TASK DESCRIPTION: Reply with one number: the count of lines in the records below that hold "code".

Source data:
☆ ☆ ☆ ☆
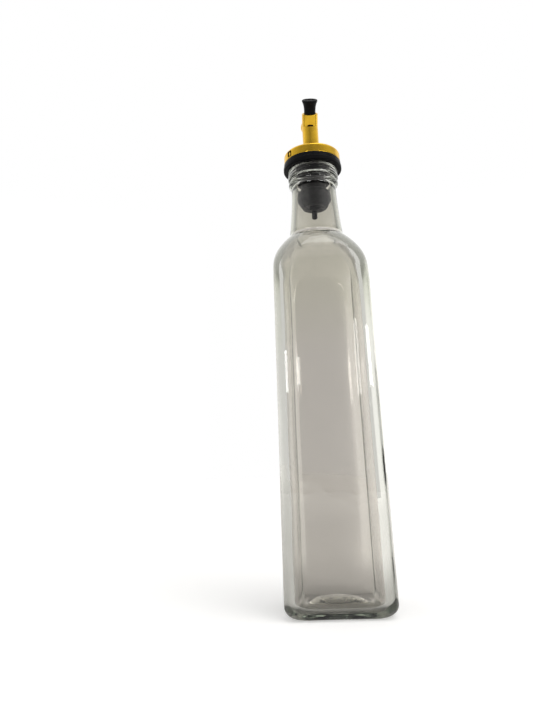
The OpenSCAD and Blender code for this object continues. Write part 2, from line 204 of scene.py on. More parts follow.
def eased(corners, closed=False):
    """Points of an outline with rounded corners, each given as (radius from the axis, height, rounding)."""
    made = []
    last = len(corners) - 1
    for i, (x, z, r) in enumerate(corners):
        here = Vector((x, z))
        if r <= 0 or (not closed and i in (0, last)):
            made.append(here)
            continue
        back = Vector(corners[i - 1][:2]) - here
        ahead = Vector(corners[(i + 1) % (last + 1)][:2]) - here
        turn = back.angle(ahead)
        cut = min(r / math.tan(turn / 2), back.length * LONGEST_CUT, ahead.length * LONGEST_CUT)
        r = cut * math.tan(turn / 2)
        back.normalize()
        ahead.normalize()
        centre = here + (back + ahead).normalized() * (r / math.sin(turn / 2))
        start, end = here + back * cut, here + ahead * cut
        steps = max(3, min(16, round(3 + r * 3)))
        # A point shortly before and after the rounding keeps the sides beside it flat
        lead = min(0.12, cut * 0.3)
        made.append(start + back * lead)
        arm = start - centre
        sweep = arm.angle_signed(end - centre)
        for k in range(steps + 1):
            a = -sweep * k / steps
            c, s = math.cos(a), math.sin(a)
            made.append(centre + Vector((arm.x * c - arm.y * s, arm.x * s + arm.y * c)))
        made.append(end + ahead * lead)
    return made


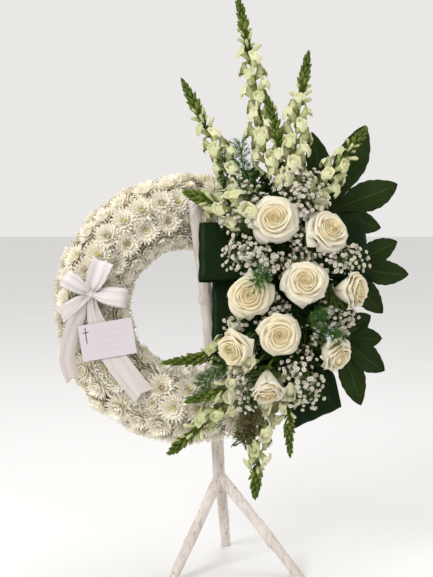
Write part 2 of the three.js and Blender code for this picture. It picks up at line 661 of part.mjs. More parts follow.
// An open flower: a short tube that flares into two uneven lips.
function openFlower(length, spread) {
  const sides = 5;
  const profile = [
    [0, 0],
    [0.42 * spread, 0.55 * length],
    [spread, length],
    [0, 0.7 * length],
  ].map(([out, up]) => new THREE.Vector2(out, up));
  const flower = new THREE.LatheGeometry(profile, sides);
  const places = flower.getAttribute("position");
  for (let i = 0; i < places.count; i++) {
    const spoke = Math.floor(i / profile.length) % sides;
    if (i % profile.length !== 2) continue;
    const lip = spoke % 3 === 0 ? 0.62 : 1;
    places.setX(i, places.getX(i) * lip);
    places.setZ(i, places.getZ(i) * lip);
    places.setY(i, places.getY(i) + (spoke < 3 ? 0.14 : -0.16) * length);
  }
  return flower;
}

// The tight cone of buds at the tip: a spindle whose surface is raised into bumps, staggered row by row.
function budCone(length, radius) {
  const rows = 8;
  const sides = 6;
  const profile = Array.from({ length: rows + 1 }, (_, k) => {
    const share = k / rows;
    const out = k === 0 || k === rows ? 0 : radius * (1.15 - 0.75 * share);
    return new THREE.Vector2(out, share * length);
  });
  const cone = new THREE.LatheGeometry(profile, sides);
  const places = cone.getAttribute("position");
  for (let i = 0; i < places.count; i++) {
    const row = i % profile.length;
    const side = Math.floor(i / profile.length) % sides;
    const bump = (row + side) % 2 === 0 ? 1.16 : 0.76;
    places.setX(i, places.getX(i) * bump);
    places.setZ(i, places.getZ(i) * bump);
  }
  return cone;
}

// True where a line from a foot to a head keeps clear of given balls, each with a middle and a radius.
function clearOf(balls, from, to, margin) {
  const line = new THREE.Line3(from, to);
  const nearest = new THREE.Vector3();
  return balls.every(({ middle, radius }) => {
    line.closestPointToPoint(middle, true, nearest);
    return nearest.distanceTo(middle) > radius + margin;
  });
}

// Balls that stand for a rose: its bloom and the stem under it.
const roseBalls = roseRooms.flatMap(({ middle, radius, stem: [foot, top] }) => [
  { middle, radius },
  ...[0, 0.33, 0.66, 1].map((share) => ({ middle: foot.clone().lerp(top, share), radius: 6 })),
]);

const spikeBalls = [];
const FLOWERS_FROM = 0.3; // the share of the line that is bare stem
const BUDS = 3;
for (const [name, { line, open }] of Object.entries(SNAPDRAGONS)) {
  const path = new THREE.CatmullRomCurve3(line);
  const draw = draws(Math.round(line[3].z + line[3].x) + 900);
  const shown = Array.from({ length: 6 }, (_, k) => path.getPointAt(0.04 + (k / 5) * (0.98 - TIP_SHARE)));
  const parts = [rootStem(line[0], shown[0], SPIKE_STEM, 4), stemAlong(shown, SPIKE_STEM, 4, 5)];
  const coneFoot = path.getPointAt(1 - TIP_SHARE);
  const coneAim = path.getPointAt(1).sub(coneFoot);
  parts.push(solidFrom(planted(budCone(coneAim.length() + 4, open > 3 ? 13 : 11), coneFoot, coneAim)));
  const own = [];
  const count = open + BUDS;
  for (let k = 0; k < count; k++) {
    const isOpen = k < open;
    const share = FLOWERS_FROM + ((1 - TIP_SHARE - FLOWERS_FROM) * (k + 0.5)) / count;
    const foot = path.getPointAt(share);
    const along = path.getTangentAt(share);
    const side = new THREE.Vector3(0.3, -1, 0.2).cross(along).normalize();
    const size = isOpen ? 31 - 5 * (k / open) : 22 - 7 * ((k - open) / BUDS);
    for (let attempt = 0; attempt < 5; attempt++) {
      const aim = side.clone().applyAxisAngle(along, k * GOLDEN + attempt * turn(55));
      aim.addScaledVector(along, isOpen ? 0.7 : 1.1).normalize();
      const tip = foot.clone().addScaledVector(aim, size);
      if (!clearOf(roseBalls, foot, tip, isOpen ? 8 : 4)) continue;
      if (!clearOf(spikeBalls, tip, tip, isOpen ? 9 : 5)) continue;
      if (isOpen) {
        parts.push(solidFrom(planted(openFlower(size, 13.5), foot, aim, draw() * 3)));
      } else {
        const bud = new THREE.OctahedronGeometry(1, 0).scale(size * 0.24, size / 2, size * 0.24);
        parts.push(solidFrom(planted(bud.translate(0, size / 2 - 1, 0), foot, aim, draw() * 3)));
      }
      own.push({ middle: tip, radius: isOpen ? 9 : 4 });
      break;
    }
  }
  wreathPieces.set(name, [joined(parts), materials.snapdragon]);
  for (let k = 0; k <= 12; k++) own.push({ middle: path.getPointAt(k / 12), radius: k > 8 ? 11 : 8 });
  spikeBalls.push(...own);
}
const taken = [...roseBalls, ...spikeBalls];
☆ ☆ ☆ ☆
ANSWER: 2